**SET EXERCISE**
Please print every record below exactly as it appears.
** Start ENTRIES PROVIDED **
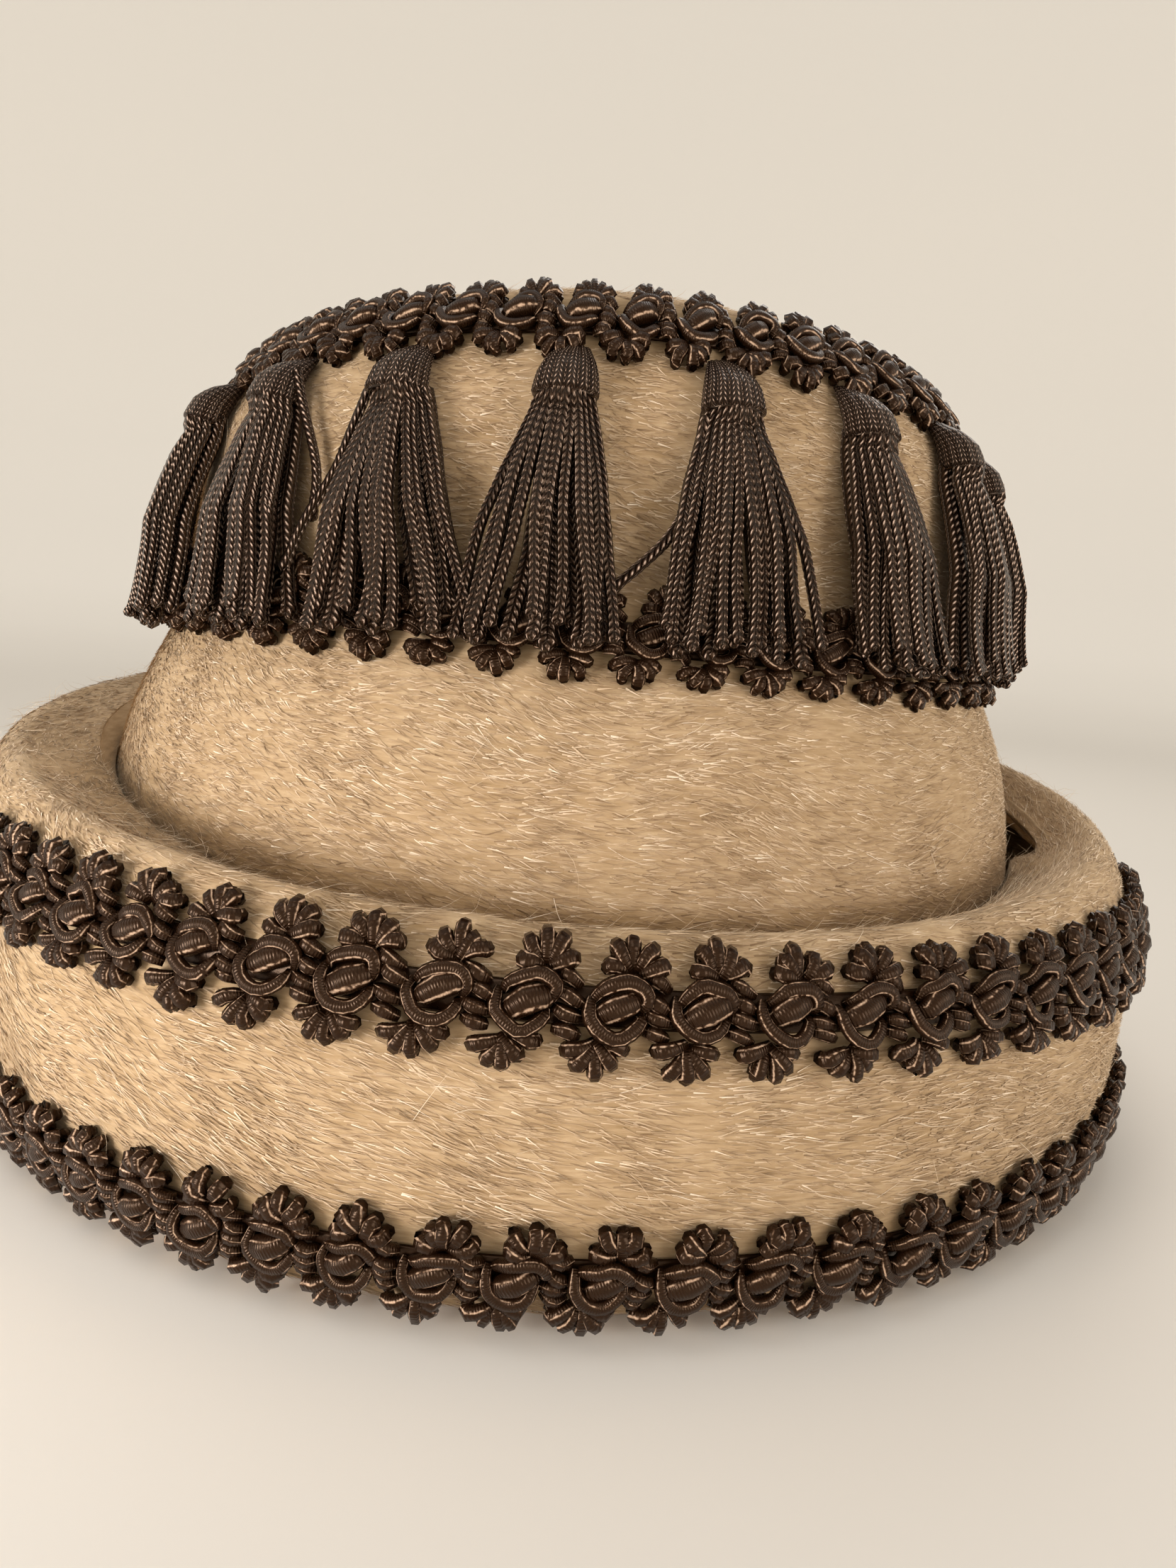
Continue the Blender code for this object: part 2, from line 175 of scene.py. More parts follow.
# How far aside the heads and the feet of some tassels hang, in millimetres
HEAD_ASIDE = {2: -1.2, 3: -3.0, 4: -2.0, 16: -1.0, 17: 0.8}
FOOT_ASIDE = {3: 3.0, 16: -1.0, 17: 0.8}
# Cords that strayed from their tassels: millimetres across, share of the length down, and lift
STRAY_CORDS = {
    2: [((-4.3, 0.19, 4.5), (-5.4, 0.36, 4.2), (-6.6, 0.50, 4.0), (-9.0, 0.61, 4.0),
         (-13.0, 0.72, 4.0), (-17.0, 0.82, 4.6))],
    18: [((4.2, 0.25, 4.0), (6.2, 0.50, 3.5), (9.6, 0.70, 4.6), (13.2, 0.86, 5.6), (14.5, 0.94, 5.4)),
         ((-4.2, 0.10, 4.0), (-6.6, 0.28, 3.4), (-8.6, 0.43, 3.2), (-12.0, 0.62, 4.2), (-13.5, 0.80, 5.0))],
    17: [((4.0, 0.06, 4.0), (6.8, 0.17, 3.2), (10.8, 0.34, 2.6), (12.6, 0.46, 2.6), (13.2, 0.60, 3.2))],
    4: [((3.5, 0.22, 5.0), (7.5, 0.45, 5.5), (10.5, 0.62, 6.0), (9.5, 0.74, 6.5), (6.0, 0.80, 6.5))],
}

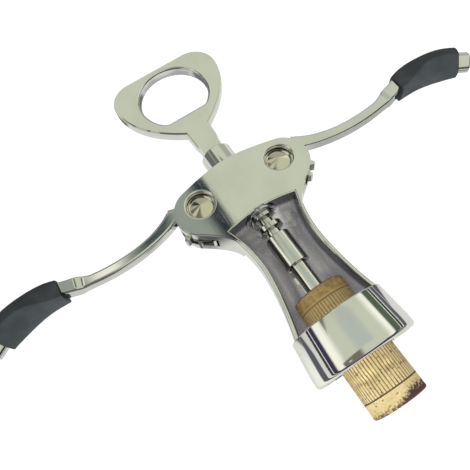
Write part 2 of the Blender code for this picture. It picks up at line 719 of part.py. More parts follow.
def wire(centres, radius, point_length):
    """A round wire along a line of centres, tapered to a point over its last stretch."""
    run = [0.0]
    for a, b in zip(centres, centres[1:]):
        run.append(run[-1] + (b - a).length)
    sections = []
    side = Vector((1, 0, 0))
    for i, centre in enumerate(centres):
        tangent = centres[min(i + 1, len(centres) - 1)] - centres[max(i - 1, 0)]
        tangent.normalize()
        side = (side - tangent * side.dot(tangent)).normalized()
        across = tangent.cross(side)
        here = radius
        if point_length:
            share = min(1, (run[-1] - run[i]) / point_length)
            here = radius * (WORM_POINT_SHARE + (1 - WORM_POINT_SHARE) * share)
        section = []
        for corner in range(WORM_SIDES):
            angle = 2 * math.pi * corner / WORM_SIDES
            outward = side * math.cos(angle) + across * math.sin(angle)
            section.append(tuple(centre + outward * here))
        sections.append(section)
    return turned_outward(loft(sections))


def build_worm_and_cork(axis, steel, cork_material):
    """The worm is one wound wire, and the cork that it has pierced is still on it."""
    centres = worm_centres()
    make_object("worm", wire(centres, WORM_WIRE_RADIUS, WORM_POINT_LENGTH), axis, steel)
    cork_profile = [
        (0, CORK_BOTTOM),
        (CORK_RADIUS - CORK_EDGE, CORK_BOTTOM),
        (CORK_RADIUS, CORK_BOTTOM + CORK_EDGE),
        (CORK_RADIUS, CORK_TOP - CORK_EDGE),
        (CORK_RADIUS - CORK_EDGE, CORK_TOP),
        (0, CORK_TOP),
    ]
    cork_body = turned_outward(revolve(cork_profile, TURNED_SEGMENTS))
    cork = make_object("cork", cork_body, axis, cork_material)
    past_point = centres[-1] + (centres[-1] - centres[-2]).normalized() * SEAT_GAP
    tunnel = wire(centres + [past_point], WORM_WIRE_RADIUS + SEAT_GAP, 0)
    combine(cork, make_object("cut_worm_tunnel", tunnel, axis), "DIFFERENCE")


def handle_outline():
    """Front view of the opener: straight top, two round ears, and hips drawn in to the stem."""
    ear_y = HANDLE_TOP - EAR_RADIUS
    ear = round_arc((EAR_OUTWARD, ear_y), EAR_RADIUS, math.pi / 2, 0)
    hip = bezier_points([
        ear[-1],
        (ear[-1][0], ear_y - HIP_DROP),
        (ear[-1][0] - HIP_INWARD, STEM_TOP + HIP_RISE),
        (STEM_TOP_HALF_WIDTH, STEM_TOP),
    ])
    foot = (STEM_HALF_WIDTH, COLLAR_TOP - COLLAR_OVERLAP)
    right = ear + hip[1:] + [foot]
    clockwise = right + [(-x, y) for x, y in reversed(right)]
    return clockwise[::-1]


def hole_outline():
    """D-shaped hole of the opener, its chord toward the stem."""
    half_angle = math.acos(HOLE_CHORD_DROP / HOLE_RADIUS)
    start = -math.pi / 2 + half_angle
    corner = HOLE_CORNER / HOLE_RADIUS
    arc = round_arc((0, HOLE_HEIGHT), HOLE_RADIUS, start + corner, math.pi - start - corner)
    chord = HOLE_HEIGHT - HOLE_CHORD_DROP
    chord_half = HOLE_RADIUS * math.sin(half_angle) - HOLE_CORNER
    return [(chord_half, chord)] + arc + [(-chord_half, chord)]


def build_handle(axis, material):
    """Flat bottle opener on a bar that ends in a round collar on the line of the rack."""
    plate = prism(handle_outline(), -HANDLE_HALF_THICKNESS, HANDLE_HALF_THICKNESS, HANDLE_EDGE)
    handle = make_object("opener_handle", plate, axis, material)
    collar_profile = [
        (0, COLLAR_BOTTOM),
        (RACK_RADIUS, COLLAR_BOTTOM),
        (RACK_RADIUS, COLLAR_TOP),
        (0, COLLAR_TOP),
    ]
    collar = turned_outward(revolve(collar_profile, TURNED_SEGMENTS))
    combine(handle, make_object("cut_round_collar", collar, axis), "UNION")
    reach = HANDLE_HALF_THICKNESS + CUT_OVERRUN
    hole = prism(hole_outline(), -reach, reach)
    combine(handle, make_object("cut_opener_hole", hole, axis), "DIFFERENCE")
    socket_radius = TENON_RADIUS + SEAT_GAP
    socket_top = COLLAR_BOTTOM + TENON_LENGTH + SEAT_GAP
    socket_profile = [
        (0, COLLAR_BOTTOM - CUT_OVERRUN),
        (socket_radius, COLLAR_BOTTOM - CUT_OVERRUN),
        (socket_radius, socket_top),
        (0, socket_top),
    ]
    socket = turned_outward(revolve(socket_profile, SMALL_ROUND_SEGMENTS))
    combine(handle, make_object("cut_tenon_socket", socket, axis), "DIFFERENCE")


def involute(angle):
    return math.tan(angle) - angle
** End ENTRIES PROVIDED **
**ANSWER TO THIS PROBLEM**
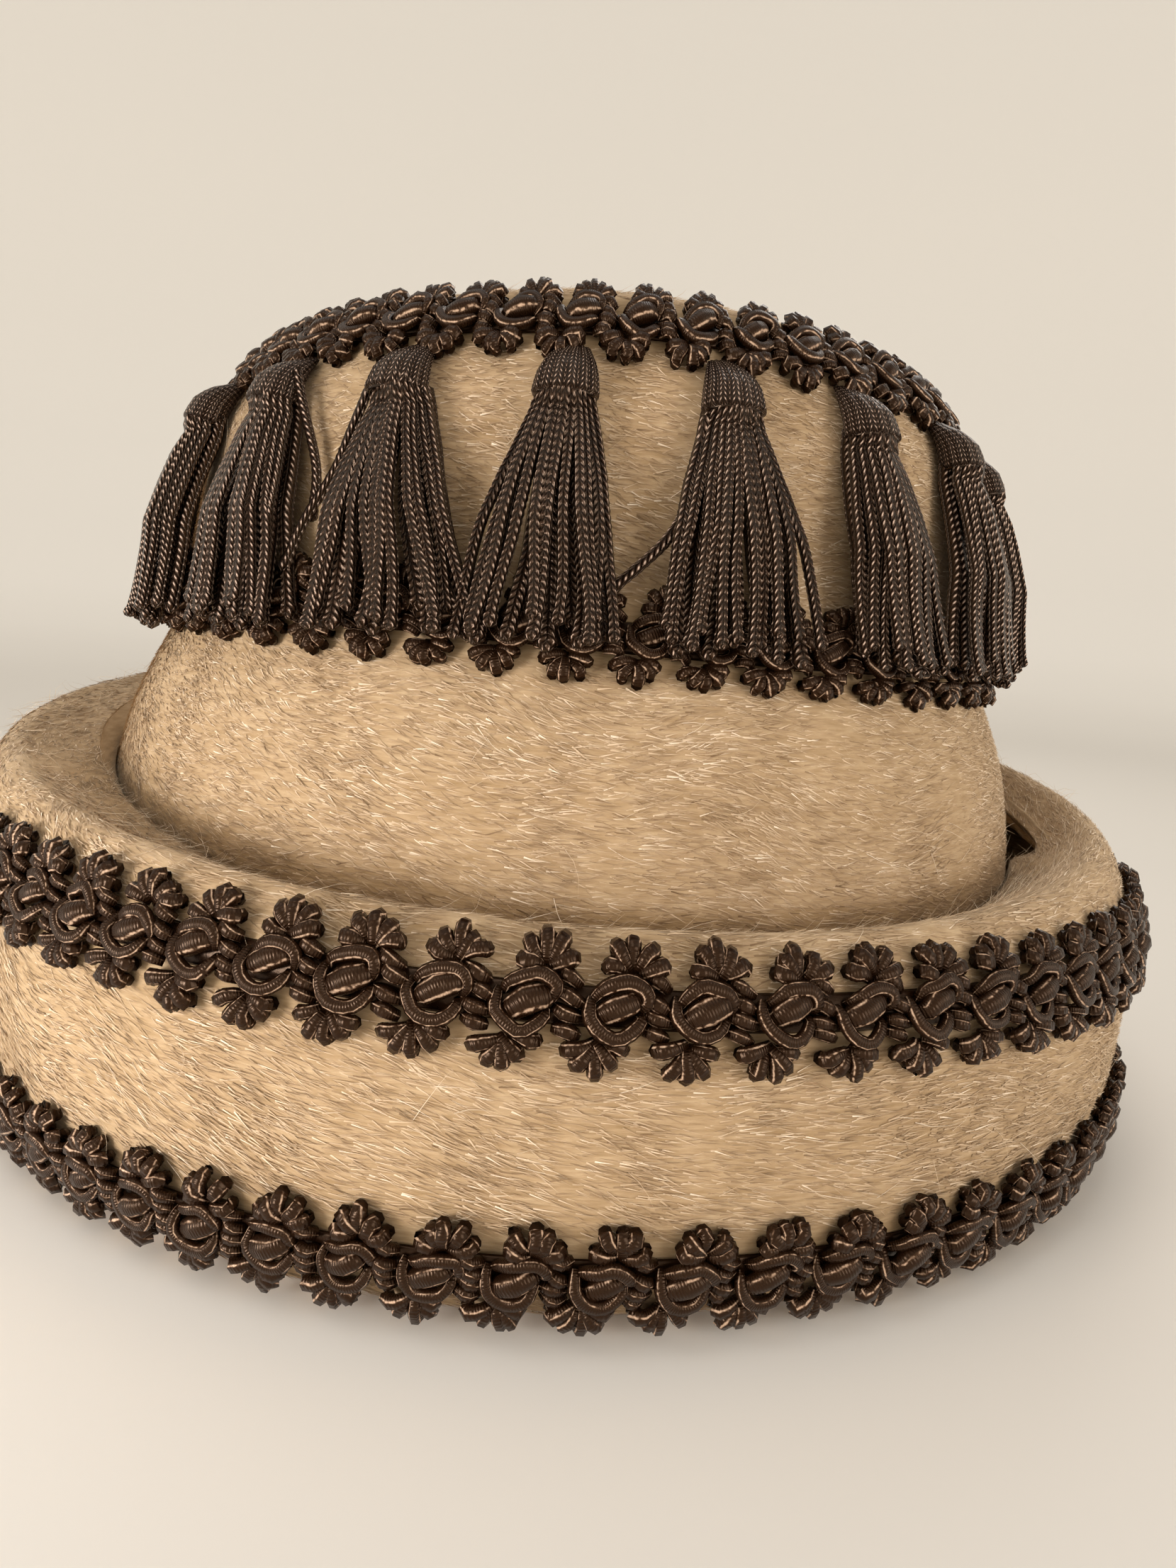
Continue the Blender code for this object: part 2, from line 175 of scene.py. More parts follow.
# How far aside the heads and the feet of some tassels hang, in millimetres
HEAD_ASIDE = {2: -1.2, 3: -3.0, 4: -2.0, 16: -1.0, 17: 0.8}
FOOT_ASIDE = {3: 3.0, 16: -1.0, 17: 0.8}
# Cords that strayed from their tassels: millimetres across, share of the length down, and lift
STRAY_CORDS = {
    2: [((-4.3, 0.19, 4.5), (-5.4, 0.36, 4.2), (-6.6, 0.50, 4.0), (-9.0, 0.61, 4.0),
         (-13.0, 0.72, 4.0), (-17.0, 0.82, 4.6))],
    18: [((4.2, 0.25, 4.0), (6.2, 0.50, 3.5), (9.6, 0.70, 4.6), (13.2, 0.86, 5.6), (14.5, 0.94, 5.4)),
         ((-4.2, 0.10, 4.0), (-6.6, 0.28, 3.4), (-8.6, 0.43, 3.2), (-12.0, 0.62, 4.2), (-13.5, 0.80, 5.0))],
    17: [((4.0, 0.06, 4.0), (6.8, 0.17, 3.2), (10.8, 0.34, 2.6), (12.6, 0.46, 2.6), (13.2, 0.60, 3.2))],
    4: [((3.5, 0.22, 5.0), (7.5, 0.45, 5.5), (10.5, 0.62, 6.0), (9.5, 0.74, 6.5), (6.0, 0.80, 6.5))],
}

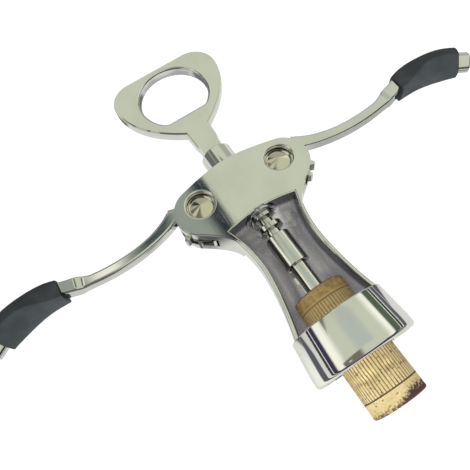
Write part 2 of the Blender code for this picture. It picks up at line 719 of part.py. More parts follow.
def wire(centres, radius, point_length):
    """A round wire along a line of centres, tapered to a point over its last stretch."""
    run = [0.0]
    for a, b in zip(centres, centres[1:]):
        run.append(run[-1] + (b - a).length)
    sections = []
    side = Vector((1, 0, 0))
    for i, centre in enumerate(centres):
        tangent = centres[min(i + 1, len(centres) - 1)] - centres[max(i - 1, 0)]
        tangent.normalize()
        side = (side - tangent * side.dot(tangent)).normalized()
        across = tangent.cross(side)
        here = radius
        if point_length:
            share = min(1, (run[-1] - run[i]) / point_length)
            here = radius * (WORM_POINT_SHARE + (1 - WORM_POINT_SHARE) * share)
        section = []
        for corner in range(WORM_SIDES):
            angle = 2 * math.pi * corner / WORM_SIDES
            outward = side * math.cos(angle) + across * math.sin(angle)
            section.append(tuple(centre + outward * here))
        sections.append(section)
    return turned_outward(loft(sections))


def build_worm_and_cork(axis, steel, cork_material):
    """The worm is one wound wire, and the cork that it has pierced is still on it."""
    centres = worm_centres()
    make_object("worm", wire(centres, WORM_WIRE_RADIUS, WORM_POINT_LENGTH), axis, steel)
    cork_profile = [
        (0, CORK_BOTTOM),
        (CORK_RADIUS - CORK_EDGE, CORK_BOTTOM),
        (CORK_RADIUS, CORK_BOTTOM + CORK_EDGE),
        (CORK_RADIUS, CORK_TOP - CORK_EDGE),
        (CORK_RADIUS - CORK_EDGE, CORK_TOP),
        (0, CORK_TOP),
    ]
    cork_body = turned_outward(revolve(cork_profile, TURNED_SEGMENTS))
    cork = make_object("cork", cork_body, axis, cork_material)
    past_point = centres[-1] + (centres[-1] - centres[-2]).normalized() * SEAT_GAP
    tunnel = wire(centres + [past_point], WORM_WIRE_RADIUS + SEAT_GAP, 0)
    combine(cork, make_object("cut_worm_tunnel", tunnel, axis), "DIFFERENCE")


def handle_outline():
    """Front view of the opener: straight top, two round ears, and hips drawn in to the stem."""
    ear_y = HANDLE_TOP - EAR_RADIUS
    ear = round_arc((EAR_OUTWARD, ear_y), EAR_RADIUS, math.pi / 2, 0)
    hip = bezier_points([
        ear[-1],
        (ear[-1][0], ear_y - HIP_DROP),
        (ear[-1][0] - HIP_INWARD, STEM_TOP + HIP_RISE),
        (STEM_TOP_HALF_WIDTH, STEM_TOP),
    ])
    foot = (STEM_HALF_WIDTH, COLLAR_TOP - COLLAR_OVERLAP)
    right = ear + hip[1:] + [foot]
    clockwise = right + [(-x, y) for x, y in reversed(right)]
    return clockwise[::-1]


def hole_outline():
    """D-shaped hole of the opener, its chord toward the stem."""
    half_angle = math.acos(HOLE_CHORD_DROP / HOLE_RADIUS)
    start = -math.pi / 2 + half_angle
    corner = HOLE_CORNER / HOLE_RADIUS
    arc = round_arc((0, HOLE_HEIGHT), HOLE_RADIUS, start + corner, math.pi - start - corner)
    chord = HOLE_HEIGHT - HOLE_CHORD_DROP
    chord_half = HOLE_RADIUS * math.sin(half_angle) - HOLE_CORNER
    return [(chord_half, chord)] + arc + [(-chord_half, chord)]


def build_handle(axis, material):
    """Flat bottle opener on a bar that ends in a round collar on the line of the rack."""
    plate = prism(handle_outline(), -HANDLE_HALF_THICKNESS, HANDLE_HALF_THICKNESS, HANDLE_EDGE)
    handle = make_object("opener_handle", plate, axis, material)
    collar_profile = [
        (0, COLLAR_BOTTOM),
        (RACK_RADIUS, COLLAR_BOTTOM),
        (RACK_RADIUS, COLLAR_TOP),
        (0, COLLAR_TOP),
    ]
    collar = turned_outward(revolve(collar_profile, TURNED_SEGMENTS))
    combine(handle, make_object("cut_round_collar", collar, axis), "UNION")
    reach = HANDLE_HALF_THICKNESS + CUT_OVERRUN
    hole = prism(hole_outline(), -reach, reach)
    combine(handle, make_object("cut_opener_hole", hole, axis), "DIFFERENCE")
    socket_radius = TENON_RADIUS + SEAT_GAP
    socket_top = COLLAR_BOTTOM + TENON_LENGTH + SEAT_GAP
    socket_profile = [
        (0, COLLAR_BOTTOM - CUT_OVERRUN),
        (socket_radius, COLLAR_BOTTOM - CUT_OVERRUN),
        (socket_radius, socket_top),
        (0, socket_top),
    ]
    socket = turned_outward(revolve(socket_profile, SMALL_ROUND_SEGMENTS))
    combine(handle, make_object("cut_tenon_socket", socket, axis), "DIFFERENCE")


def involute(angle):
    return math.tan(angle) - angle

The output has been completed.